(CAD and scene scripts)
.....

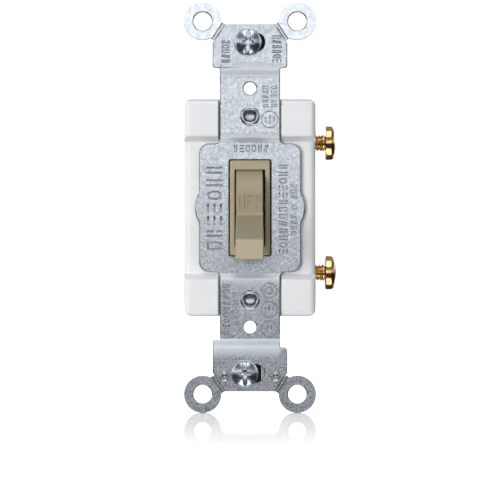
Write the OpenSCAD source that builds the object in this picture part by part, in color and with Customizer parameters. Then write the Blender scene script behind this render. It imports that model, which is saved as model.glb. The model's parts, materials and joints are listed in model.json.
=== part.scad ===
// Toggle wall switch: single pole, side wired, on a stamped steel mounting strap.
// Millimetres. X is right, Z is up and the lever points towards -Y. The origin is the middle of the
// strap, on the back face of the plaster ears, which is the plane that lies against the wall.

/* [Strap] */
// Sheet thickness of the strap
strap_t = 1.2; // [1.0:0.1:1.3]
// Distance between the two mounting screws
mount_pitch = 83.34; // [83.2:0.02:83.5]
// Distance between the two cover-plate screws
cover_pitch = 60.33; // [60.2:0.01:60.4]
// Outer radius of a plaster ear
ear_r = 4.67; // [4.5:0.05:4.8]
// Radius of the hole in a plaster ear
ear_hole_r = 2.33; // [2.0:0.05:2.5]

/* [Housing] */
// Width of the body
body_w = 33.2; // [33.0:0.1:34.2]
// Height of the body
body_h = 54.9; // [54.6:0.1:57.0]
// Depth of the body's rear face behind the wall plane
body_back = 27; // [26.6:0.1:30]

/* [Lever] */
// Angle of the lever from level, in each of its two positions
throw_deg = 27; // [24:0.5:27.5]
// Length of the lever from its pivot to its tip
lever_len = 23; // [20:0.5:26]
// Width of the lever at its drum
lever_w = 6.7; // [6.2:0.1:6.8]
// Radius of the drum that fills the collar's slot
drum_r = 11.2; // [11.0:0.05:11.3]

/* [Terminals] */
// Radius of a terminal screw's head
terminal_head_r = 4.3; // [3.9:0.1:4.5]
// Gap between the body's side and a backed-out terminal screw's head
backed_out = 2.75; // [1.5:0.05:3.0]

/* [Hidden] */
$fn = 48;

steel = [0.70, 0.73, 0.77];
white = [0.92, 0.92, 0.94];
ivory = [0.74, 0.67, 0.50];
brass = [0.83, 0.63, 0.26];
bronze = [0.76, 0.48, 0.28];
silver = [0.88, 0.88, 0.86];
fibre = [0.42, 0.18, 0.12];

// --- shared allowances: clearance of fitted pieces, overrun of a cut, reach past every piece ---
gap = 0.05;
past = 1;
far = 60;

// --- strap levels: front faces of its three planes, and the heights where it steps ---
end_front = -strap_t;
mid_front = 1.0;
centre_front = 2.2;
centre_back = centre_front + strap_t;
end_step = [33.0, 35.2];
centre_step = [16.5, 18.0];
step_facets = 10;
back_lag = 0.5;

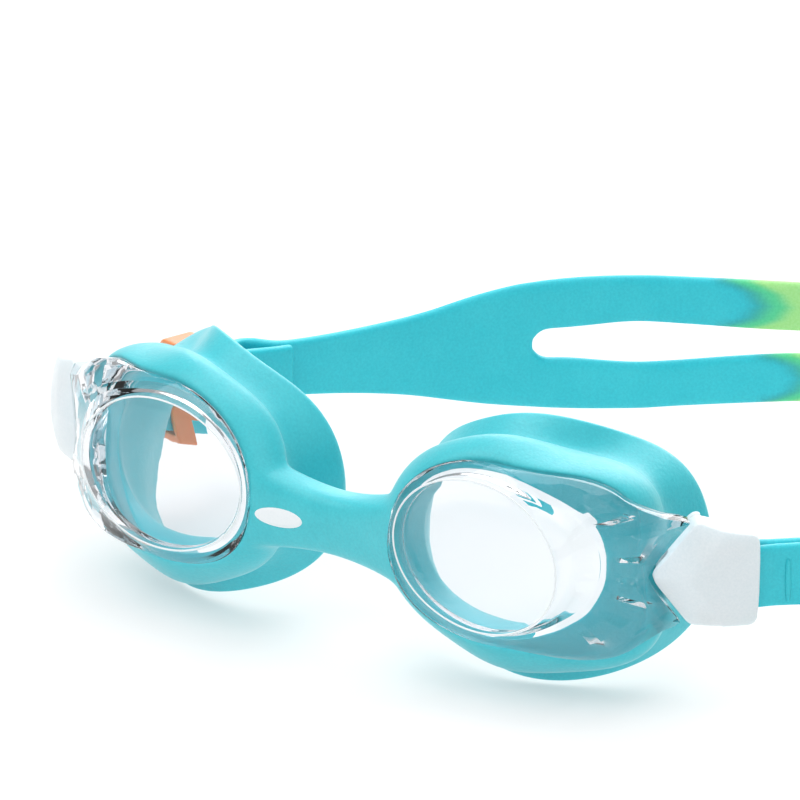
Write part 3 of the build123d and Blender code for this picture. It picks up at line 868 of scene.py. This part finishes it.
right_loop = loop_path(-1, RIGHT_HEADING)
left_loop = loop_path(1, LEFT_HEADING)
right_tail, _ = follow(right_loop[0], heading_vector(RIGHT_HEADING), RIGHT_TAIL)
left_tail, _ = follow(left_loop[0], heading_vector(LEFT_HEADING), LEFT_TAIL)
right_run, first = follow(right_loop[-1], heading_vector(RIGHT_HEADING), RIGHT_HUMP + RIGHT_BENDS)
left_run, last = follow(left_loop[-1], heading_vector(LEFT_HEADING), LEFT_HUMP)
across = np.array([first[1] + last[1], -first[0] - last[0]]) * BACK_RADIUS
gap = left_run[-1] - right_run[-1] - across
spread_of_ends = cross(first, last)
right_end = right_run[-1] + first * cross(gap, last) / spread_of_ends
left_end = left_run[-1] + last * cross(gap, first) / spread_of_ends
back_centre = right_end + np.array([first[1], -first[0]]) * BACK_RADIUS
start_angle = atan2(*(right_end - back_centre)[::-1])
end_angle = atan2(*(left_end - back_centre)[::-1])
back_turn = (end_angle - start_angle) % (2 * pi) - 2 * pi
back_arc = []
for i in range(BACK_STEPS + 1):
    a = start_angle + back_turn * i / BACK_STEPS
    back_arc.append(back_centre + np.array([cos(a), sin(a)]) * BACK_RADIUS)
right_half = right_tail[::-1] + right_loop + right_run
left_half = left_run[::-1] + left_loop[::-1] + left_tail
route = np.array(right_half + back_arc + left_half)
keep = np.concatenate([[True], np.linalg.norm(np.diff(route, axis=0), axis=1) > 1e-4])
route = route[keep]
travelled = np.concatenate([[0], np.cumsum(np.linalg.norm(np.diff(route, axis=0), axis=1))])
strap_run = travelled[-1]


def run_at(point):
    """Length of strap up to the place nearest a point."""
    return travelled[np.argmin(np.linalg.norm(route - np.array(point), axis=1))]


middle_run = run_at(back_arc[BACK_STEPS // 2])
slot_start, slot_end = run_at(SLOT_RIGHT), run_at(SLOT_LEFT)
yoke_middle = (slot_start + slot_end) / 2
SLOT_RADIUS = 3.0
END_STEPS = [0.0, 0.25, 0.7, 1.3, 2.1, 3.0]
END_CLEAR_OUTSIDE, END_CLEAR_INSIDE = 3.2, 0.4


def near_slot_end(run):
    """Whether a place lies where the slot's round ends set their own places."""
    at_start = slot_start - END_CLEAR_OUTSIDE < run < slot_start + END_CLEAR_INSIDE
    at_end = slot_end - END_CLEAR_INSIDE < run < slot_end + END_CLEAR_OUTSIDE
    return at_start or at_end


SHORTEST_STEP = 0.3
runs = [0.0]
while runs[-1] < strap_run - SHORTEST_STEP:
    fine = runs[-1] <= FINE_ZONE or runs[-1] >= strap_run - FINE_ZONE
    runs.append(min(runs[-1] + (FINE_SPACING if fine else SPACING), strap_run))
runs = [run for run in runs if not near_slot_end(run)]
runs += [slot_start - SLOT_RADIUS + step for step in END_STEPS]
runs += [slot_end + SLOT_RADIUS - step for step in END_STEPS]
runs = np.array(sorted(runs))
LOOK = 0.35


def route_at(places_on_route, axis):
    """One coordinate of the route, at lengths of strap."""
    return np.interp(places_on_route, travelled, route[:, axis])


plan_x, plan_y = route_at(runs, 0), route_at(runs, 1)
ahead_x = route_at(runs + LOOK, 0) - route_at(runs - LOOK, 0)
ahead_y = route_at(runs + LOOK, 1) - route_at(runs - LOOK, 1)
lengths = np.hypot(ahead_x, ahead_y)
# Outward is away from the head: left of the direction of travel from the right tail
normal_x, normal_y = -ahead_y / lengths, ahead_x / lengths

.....

THE REQUEST. Take the entries and copy them out exactly.

FULL RESPONSE.
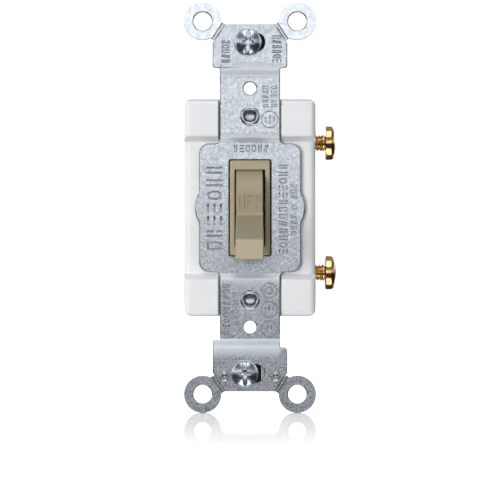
Write the OpenSCAD source that builds the object in this picture part by part, in color and with Customizer parameters. Then write the Blender scene script behind this render. It imports that model, which is saved as model.glb. The model's parts, materials and joints are listed in model.json.
=== part.scad ===
// Toggle wall switch: single pole, side wired, on a stamped steel mounting strap.
// Millimetres. X is right, Z is up and the lever points towards -Y. The origin is the middle of the
// strap, on the back face of the plaster ears, which is the plane that lies against the wall.

/* [Strap] */
// Sheet thickness of the strap
strap_t = 1.2; // [1.0:0.1:1.3]
// Distance between the two mounting screws
mount_pitch = 83.34; // [83.2:0.02:83.5]
// Distance between the two cover-plate screws
cover_pitch = 60.33; // [60.2:0.01:60.4]
// Outer radius of a plaster ear
ear_r = 4.67; // [4.5:0.05:4.8]
// Radius of the hole in a plaster ear
ear_hole_r = 2.33; // [2.0:0.05:2.5]

/* [Housing] */
// Width of the body
body_w = 33.2; // [33.0:0.1:34.2]
// Height of the body
body_h = 54.9; // [54.6:0.1:57.0]
// Depth of the body's rear face behind the wall plane
body_back = 27; // [26.6:0.1:30]

/* [Lever] */
// Angle of the lever from level, in each of its two positions
throw_deg = 27; // [24:0.5:27.5]
// Length of the lever from its pivot to its tip
lever_len = 23; // [20:0.5:26]
// Width of the lever at its drum
lever_w = 6.7; // [6.2:0.1:6.8]
// Radius of the drum that fills the collar's slot
drum_r = 11.2; // [11.0:0.05:11.3]

/* [Terminals] */
// Radius of a terminal screw's head
terminal_head_r = 4.3; // [3.9:0.1:4.5]
// Gap between the body's side and a backed-out terminal screw's head
backed_out = 2.75; // [1.5:0.05:3.0]

/* [Hidden] */
$fn = 48;

steel = [0.70, 0.73, 0.77];
white = [0.92, 0.92, 0.94];
ivory = [0.74, 0.67, 0.50];
brass = [0.83, 0.63, 0.26];
bronze = [0.76, 0.48, 0.28];
silver = [0.88, 0.88, 0.86];
fibre = [0.42, 0.18, 0.12];

// --- shared allowances: clearance of fitted pieces, overrun of a cut, reach past every piece ---
gap = 0.05;
past = 1;
far = 60;

// --- strap levels: front faces of its three planes, and the heights where it steps ---
end_front = -strap_t;
mid_front = 1.0;
centre_front = 2.2;
centre_back = centre_front + strap_t;
end_step = [33.0, 35.2];
centre_step = [16.5, 18.0];
step_facets = 10;
back_lag = 0.5;

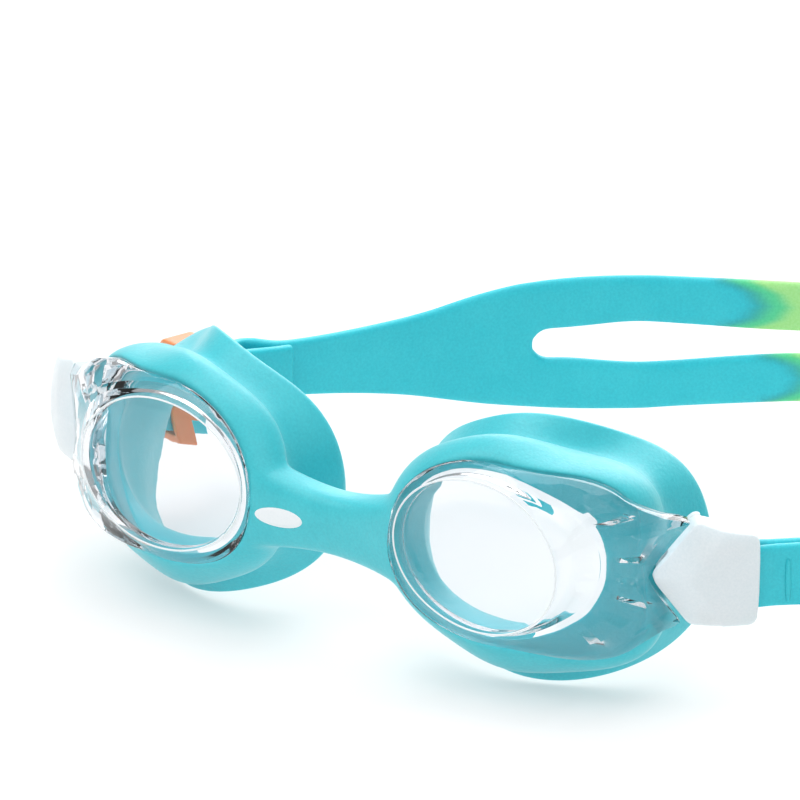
Write part 3 of the build123d and Blender code for this picture. It picks up at line 868 of scene.py. This part finishes it.
right_loop = loop_path(-1, RIGHT_HEADING)
left_loop = loop_path(1, LEFT_HEADING)
right_tail, _ = follow(right_loop[0], heading_vector(RIGHT_HEADING), RIGHT_TAIL)
left_tail, _ = follow(left_loop[0], heading_vector(LEFT_HEADING), LEFT_TAIL)
right_run, first = follow(right_loop[-1], heading_vector(RIGHT_HEADING), RIGHT_HUMP + RIGHT_BENDS)
left_run, last = follow(left_loop[-1], heading_vector(LEFT_HEADING), LEFT_HUMP)
across = np.array([first[1] + last[1], -first[0] - last[0]]) * BACK_RADIUS
gap = left_run[-1] - right_run[-1] - across
spread_of_ends = cross(first, last)
right_end = right_run[-1] + first * cross(gap, last) / spread_of_ends
left_end = left_run[-1] + last * cross(gap, first) / spread_of_ends
back_centre = right_end + np.array([first[1], -first[0]]) * BACK_RADIUS
start_angle = atan2(*(right_end - back_centre)[::-1])
end_angle = atan2(*(left_end - back_centre)[::-1])
back_turn = (end_angle - start_angle) % (2 * pi) - 2 * pi
back_arc = []
for i in range(BACK_STEPS + 1):
    a = start_angle + back_turn * i / BACK_STEPS
    back_arc.append(back_centre + np.array([cos(a), sin(a)]) * BACK_RADIUS)
right_half = right_tail[::-1] + right_loop + right_run
left_half = left_run[::-1] + left_loop[::-1] + left_tail
route = np.array(right_half + back_arc + left_half)
keep = np.concatenate([[True], np.linalg.norm(np.diff(route, axis=0), axis=1) > 1e-4])
route = route[keep]
travelled = np.concatenate([[0], np.cumsum(np.linalg.norm(np.diff(route, axis=0), axis=1))])
strap_run = travelled[-1]


def run_at(point):
    """Length of strap up to the place nearest a point."""
    return travelled[np.argmin(np.linalg.norm(route - np.array(point), axis=1))]


middle_run = run_at(back_arc[BACK_STEPS // 2])
slot_start, slot_end = run_at(SLOT_RIGHT), run_at(SLOT_LEFT)
yoke_middle = (slot_start + slot_end) / 2
SLOT_RADIUS = 3.0
END_STEPS = [0.0, 0.25, 0.7, 1.3, 2.1, 3.0]
END_CLEAR_OUTSIDE, END_CLEAR_INSIDE = 3.2, 0.4


def near_slot_end(run):
    """Whether a place lies where the slot's round ends set their own places."""
    at_start = slot_start - END_CLEAR_OUTSIDE < run < slot_start + END_CLEAR_INSIDE
    at_end = slot_end - END_CLEAR_INSIDE < run < slot_end + END_CLEAR_OUTSIDE
    return at_start or at_end


SHORTEST_STEP = 0.3
runs = [0.0]
while runs[-1] < strap_run - SHORTEST_STEP:
    fine = runs[-1] <= FINE_ZONE or runs[-1] >= strap_run - FINE_ZONE
    runs.append(min(runs[-1] + (FINE_SPACING if fine else SPACING), strap_run))
runs = [run for run in runs if not near_slot_end(run)]
runs += [slot_start - SLOT_RADIUS + step for step in END_STEPS]
runs += [slot_end + SLOT_RADIUS - step for step in END_STEPS]
runs = np.array(sorted(runs))
LOOK = 0.35


def route_at(places_on_route, axis):
    """One coordinate of the route, at lengths of strap."""
    return np.interp(places_on_route, travelled, route[:, axis])


plan_x, plan_y = route_at(runs, 0), route_at(runs, 1)
ahead_x = route_at(runs + LOOK, 0) - route_at(runs - LOOK, 0)
ahead_y = route_at(runs + LOOK, 1) - route_at(runs - LOOK, 1)
lengths = np.hypot(ahead_x, ahead_y)
# Outward is away from the head: left of the direction of travel from the right tail
normal_x, normal_y = -ahead_y / lengths, ahead_x / lengths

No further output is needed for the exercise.